Any suggestion would be very greatly appreciated.
 A: Thanks for the insightful and fun problem. Here is a proof (I think) via the Cauchy-Schwarz inequality.  Consider the function
$$
f(t) \equiv \frac{ \mathbb E[X^{a+t} \ln X] } { \mathbb E[X^{a+t}] }.
$$
So the target inequality is $f(1) > f(0)$.  We can show this by proving $f(t)$ is increasing, or $f'(t) \ge 0$.
But this is easy, because
$$
\begin{aligned}
f'(t)
&=
\frac{d}{dt} \left(
\frac{ \mathbb E[e^{(a+t)\ln X} \ln X] } { \mathbb E[e^{(a+t) \ln X}] }
\right)
\\
&=
\frac{ \mathbb E\left[ \frac{d}{dt} e^{(a+t)\ln X} \ln X \right] }
{ \mathbb E\left[e^{(a+t) \ln X} \right] }
-
\mathbb E[ e^{(a+t)\ln X} \ln X ]
\frac{ \mathbb E\left[ \frac{d}{dt} e^{(a+t) \ln X} \right] }
     { \mathbb E[e^{(a+t) \ln X}]^2 }
\\
%&=
%\frac{ \mathbb E\left[ e^{(a+t)\ln X} (\ln X)^2 \right] }
%{ \mathbb E\left[e^{(a+t) \ln X} \right] }
%-
%\mathbb E\left[ e^{(a+t) \ln X} \ln X \right]

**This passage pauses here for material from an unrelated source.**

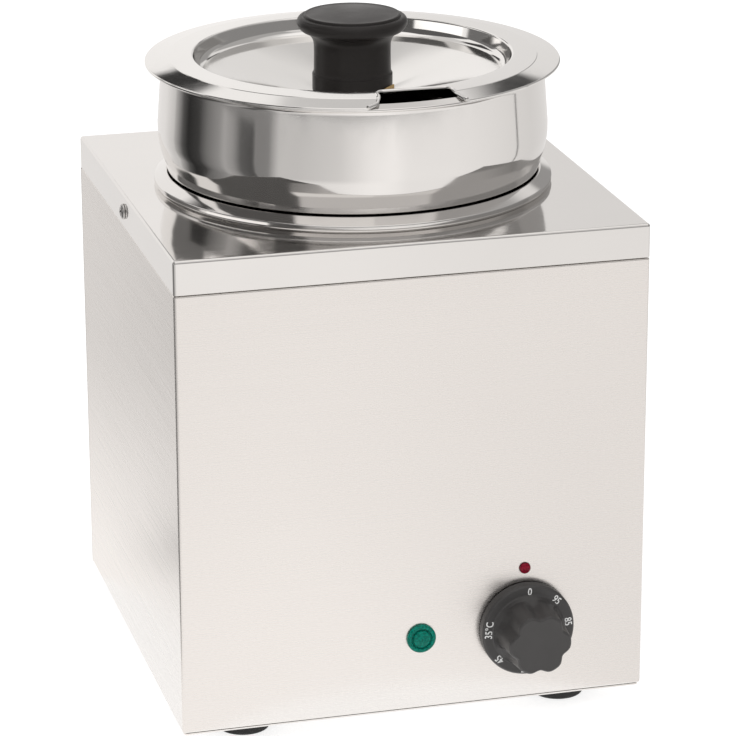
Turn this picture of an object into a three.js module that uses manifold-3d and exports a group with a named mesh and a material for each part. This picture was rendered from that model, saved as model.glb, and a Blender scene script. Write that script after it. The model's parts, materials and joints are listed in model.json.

%\frac{ \mathbb E\left[ e^{(a+t) \ln X} \ln X \right] }
%{ \mathbb E\left[e^{(a+t) \ln X}\right]^2 }
\\
&=\frac{
  \mathbb E[X^{a+t} (\ln X)^2] \, \mathbb E[X^{a+t}]
  -
  \mathbb E[X^{a+t} (\ln X)]^2
} {
  \mathbb E\left[X^{a+t}\right]^2
} \ge 0.
\qquad (1)
\end{aligned}
$$
The numerator of (1) is nonnegative by the
Cauchy-Schwarz inequality.
That is, with $U = X^{\frac{a+t}{2}} \ln X, V = X^{\frac{a+t}{2}}$, we have
$$
\mathbb E\left[U^2 \right] \mathbb E\left[V^2\right] \ge \mathbb E[U \, V]^2.
\qquad (2)
$$
It remains to argue that the equality cannot hold for all $t \in [0,1]$, which is easy.
Alternative to the Cauchy-Schwarz inequality (2)
Alternatively, we can show (1) directly by observing that
$$
\mathbb E\left[X^{a+t}(y - \ln X)^2 \right] \ge 0,
$$
holds for all $y$ (for the quantity of averaging is nonnegative), i.e., the quadratic polynomial
$$
\begin{aligned}
p(y)
&=
\mathbb E\left[X^{a+t}\right] y^2
- 2 \, \mathbb E\left[X^{a+t} \ln X\right] y
+ \mathbb E\left[X^{a+t} (\ln X)^2\right]
\\
&\equiv A \,y^2 - 2 \, B \, y + C,
\end{aligned}
$$
has no zero.
Thus the discriminant of $p(y)$, which is $4B^2 - 4AC$, must be non-positive.  This means $AC \ge B^2$, or
$$
\mathbb E\left[X^{a+t}\right] \,
\mathbb E\left[X^{a+t} (\ln X)^2\right]
\ge
\mathbb E\left[X^{a+t} \ln X\right]^2.
$$

Further discussion
There is a more intuitive interpretation of (1). We define the characteristic function of $\ln X$ as
$$
F(t) \equiv \log \left\{ \mathbb E\left[ X^{a+t} \right] \right\}.
$$
We find $f(t) = F'(t)$, and $f'(t) = F''(t) \ge 0$.  In other words, (1) is a generalized statement of that the second cumulant of $\ln X$ is non-negative at nonzero $a+t$.